In that interview with the student from Shusha, we asked him if he could live with Azerbaijanis. He answered, “It would be very difficult now.” But you could tell by his voice that he believed it was possible. After all, there are many examples in history when people of the same ethnicity and religion killed each other or exterminated other peoples. But now they live in peace as if nothing had happened, because those tragedies are in the past, and we should do our best to make sure we live safely in the present.
What could be the beginning of the changes you are talking about?
At the very least, it is necessary to start a dialogue not at the global level with the involvement of Russia, but between citizens. For example, an Armenian soldier stands guard at the border and sees an Azerbaijani passing by on the other side. Let them say hello to each other.
People should understand that there are problems more important than the number of people killed on both sides in the past, and then changes will begin to happen…
What do you mean?
The number of murders and suicides is on the rise all over the world, and incomprehensible events are taking place in various countries. And all of this is the handiwork of human beings. We should be crying every day because we are destroying the human race. It is time we started to think globally about a new level of efforts to save the planet. Otherwise, the changes that will come will be changes that none of us are ready for. This is not the kind of legacy I want to pass on to my grandchildren.
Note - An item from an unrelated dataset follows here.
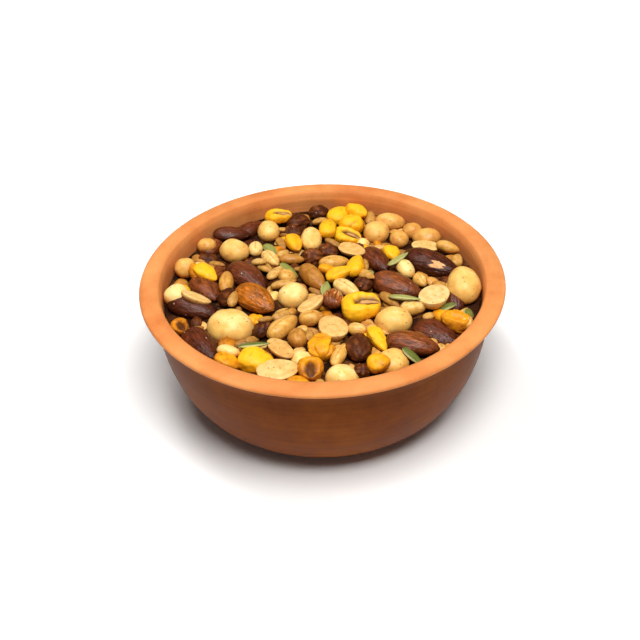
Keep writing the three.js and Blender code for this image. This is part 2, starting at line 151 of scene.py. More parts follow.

I am very concerned about children and their future. I love them so much, and I have even written several children’s books. Now I create toys based on the drawings of boys and girls under the age of eight from all over the world. I ask them to use their imagination and draw non-existent characters which I then bring to life. I would be delighted if Azerbaijani children also sent me their art. I will make and send them toys for free.